Rimanemmo un bel po' ad ascoltare, poi mi venne un'idea: mi avvicinai ai giovani musicisti e, indicando Nicola come noto compositore e suonatore di violino, chiesi di fargli suonare qualcosa. Dissero di sì, ma Nicola rifiutava ogni sollecitazione. Poi, per accontentarmi e per non sembrare scortese, si avvicinò e, dando il titolo del brano e la tonalità dell'esecuzione, cominciò a suonare. Tutti e tre conoscevano il pezzo: Fragastò. Alla fine venne convinto a continuare con altri brani. Il tutto durò un bel po', quindi Nicola e io fummo invitati dai tre musicisti a bere un drink nel loro appartamento, che si trovava all'ultimo piano di un edificio non lontano dal lungosenna dove avevano tenuto il concertino, vicino al nostro albergo.
Giunti alla loro casa, l'ospite fece un giro di telefonate e subito arrivarono altri giovani con qualche strumento musicale e cibarie varie, come pane, formaggi, pane da forno per crostini, salumi e diversi tipi di pâté, nonché parecchie bottiglie di vino.

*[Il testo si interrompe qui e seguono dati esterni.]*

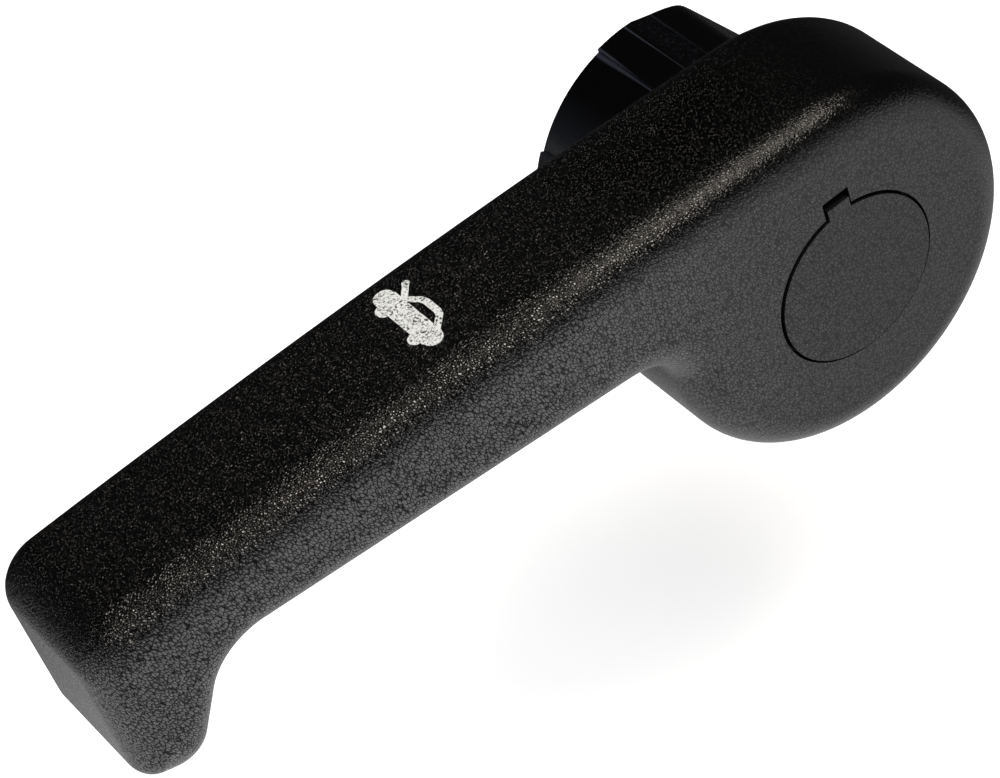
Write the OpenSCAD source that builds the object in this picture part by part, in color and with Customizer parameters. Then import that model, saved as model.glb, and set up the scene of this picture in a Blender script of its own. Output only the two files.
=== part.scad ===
// Hood release handle: a one-piece moulded lever with a finger hook and a drive hub,
// and the flush plug that covers its fixing screw.
// Millimetres. The origin is the centre of the hub's rear face, on the pivot axis.
// The hub's end points along +Y, the plug's face looks along -Y and the arm runs along -X.

/* [Head] */
// Radius of the round head
head_r = 26.5; // [24:0.5:30]
// Thickness of the lever, front to back
body_t = 23.5; // [21:0.5:28]
// Radius of the front edge all round the lever
front_edge_r = 5.5; // [4:0.1:6]
// Radius of the back edge all round the lever
back_edge_r = 2.9; // [2:0.1:3.3]

/* [Arm] */
// Distance from the pivot axis to the top corner of the tip
arm_reach = 112.7; // [95:0.1:135]
// Radius of the slight crown along the top of the arm
crown_r = 1180; // [700:10:2000]
// Height of the arm where it leaves the head
arm_h_head = 21.1; // [19:0.2:24]
// Height of the arm where the hook begins
arm_h_hook = 14.8; // [13.5:0.1:17]
// Radius of the inside corner between the arm and the head
root_r = 8; // [4:0.5:11]

/* [Finger hook] */
// Length of the end face, from the top corner to the hook's end
tip_h = 25.8; // [23:0.2:30]
// Lean of the end face from upright, in degrees
tip_lean = 4.5; // [1:0.5:9]
// Distance from the tip's top corner to the hook's inside corner
hook_root_w = 17.6; // [16:0.2:21]
// Width of the hook's end
hook_end_w = 8.3; // [7.5:0.1:10]
// How much lower the hook's end is at its inner corner
hook_end_drop = 2.4; // [0:0.1:3]
// How much longer the edge rounding is at the hook's end than elsewhere
hook_end_soft = 1.35; // [1.3:0.05:1.5]
// Radius of the tip's top corner
tip_r = 6.5; // [5:0.1:8]
// Radius of the hook's outer corner
hook_outer_r = 3.5; // [1.5:0.1:3.7]
// Radius of the hook's inner corner
hook_inner_r = 5.5; // [5:0.1:6.5]
// Radius of the inside corner between the hook and the arm
throat_r = 8; // [5:0.5:11]

/* [Hub] */
// Length of the hub behind the lever
hub_len = 17.7; // [14:0.1:24]
// Radius of the hub's plain round
hub_r = 19.5; // [18.8:0.1:20]
// Height of the drive ribs above the plain round
rib_rise = 0.9; // [0.5:0.05:1.2]
// Direction of the middle of the land between the two drive ribs, in degrees
land_angle = 129.5; // [100:0.5:160]
// Width of that land, in degrees
land_span = 45; // [35:1:55]
// Width of a drive rib's top, in degrees
rib_span = 13; // [8:1:18]
// Width of the ramp behind a drive rib, in degrees
ramp_span = 13; // [9:1:14]
// Distance from the axis to the hub's flats
flat_d = 17.1; // [16.4:0.1:17.8]
// Direction of the first flat, in degrees
flat_angle = 37; // [30:0.5:45]
// Bevel round the hub's end, measured on the drive ribs
hub_bevel = 0.4; // [0.3:0.1:1.1]
// Wall of the hub behind its flats
hub_wall = 2.3; // [1.8:0.1:3]

/* [Spindle and screw] */
// Radius of the boss in the middle of the hub
boss_r = 7.2; // [6.4:0.1:8.5]
// Radius of the socket that takes the spindle's end
socket_r = 4; // [3:0.1:4.6]
// Depth of that socket
socket_depth = 20; // [16:0.5:22]
// Radius of the clearance hole for the fixing screw
screw_hole_r = 2.75; // [2.2:0.05:2.9]
// Number of webs between the boss and the hub
web_count = 6; // [3:1:9]
// Thickness of those webs
web_t = 1.8; // [1.2:0.1:2.4]
// How far those webs lie below the hub's end
web_drop = 3; // [1:0.5:8]

/* [Screw recess] */
// Radius of the recess that the plug lies in
recess_r = 12.4; // [11.6:0.1:13.5]
// Depth of that recess
recess_depth = 2.5; // [2:0.1:3.2]
// Radius of the well below it, where the screw's head sits
well_r = 10.7; // [9.8:0.1:11.2]
// Depth of the well's floor below the front face
well_depth = 13; // [11:0.5:14]
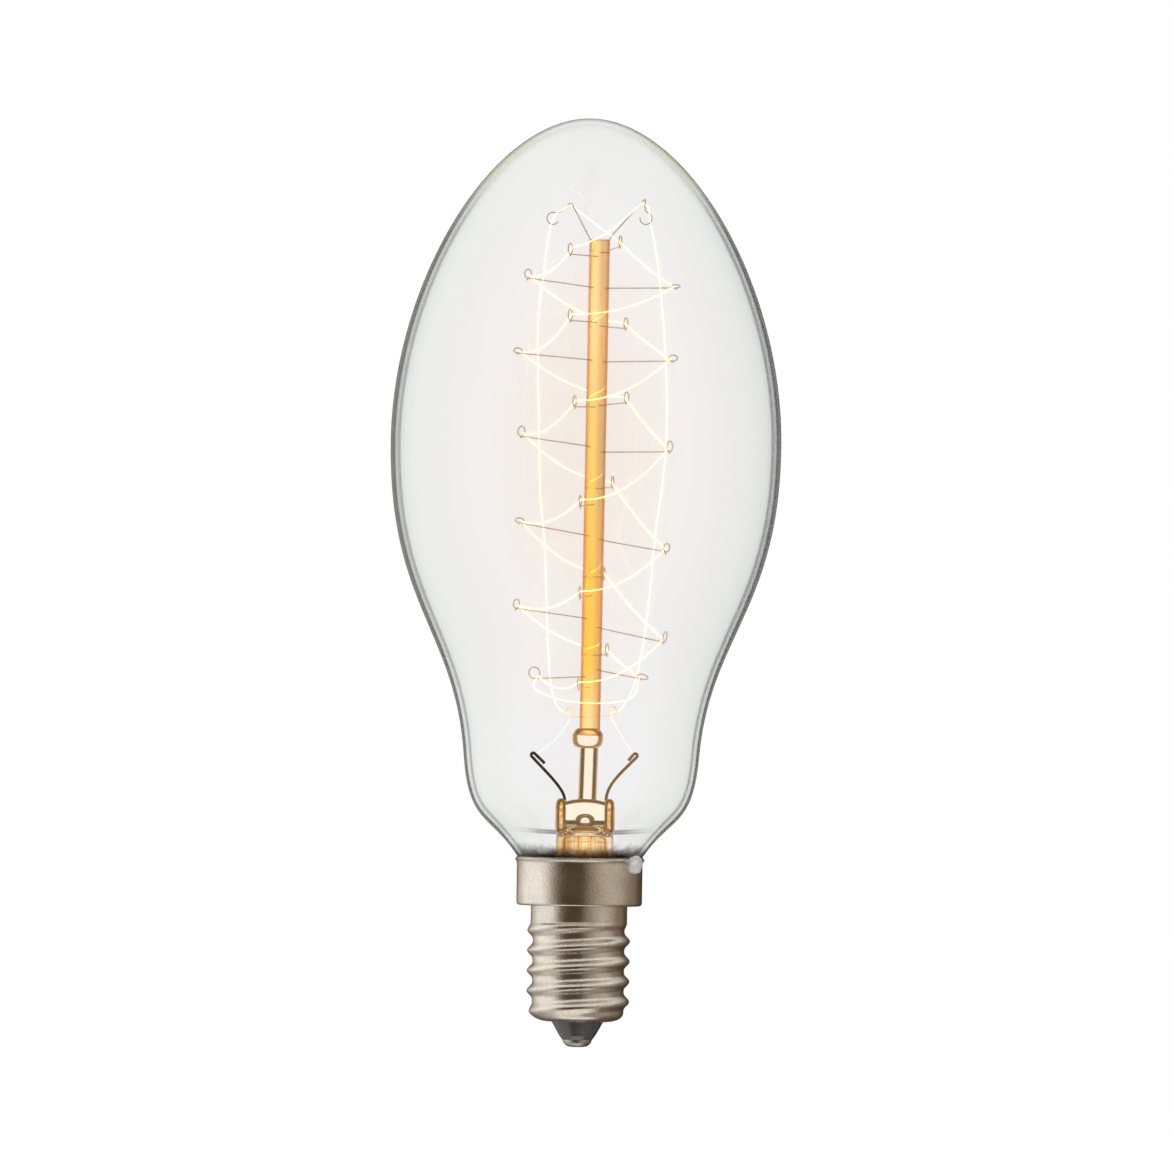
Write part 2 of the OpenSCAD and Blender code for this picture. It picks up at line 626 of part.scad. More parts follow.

Ci spiegarono che quelle erano riunioni abituali, occasioni per suonare, declamare poesie, leggere brani di narrativa, oppure discutere di cinema, di religione, di politica, o di altri argomenti. Per me fu una scoperta indimenticabile. Mangiammo e bevemmo fino ai primi rossori dell'aurora. Nicola si diverti moltissimo. Canto pure delle canzoni napoletane. Infine, a piedi, rientrammo in albergo quando stava per spuntare il sole. Presi per mano facemmo anche una corsa nella strada deserta, mentre la città era ancora avvolta nel sonno. Poi, camminando abbracciati per la vita, ci dirigemmo verso l'albergo. Sul selciato del lungosenna, l'eco dei nostri passi.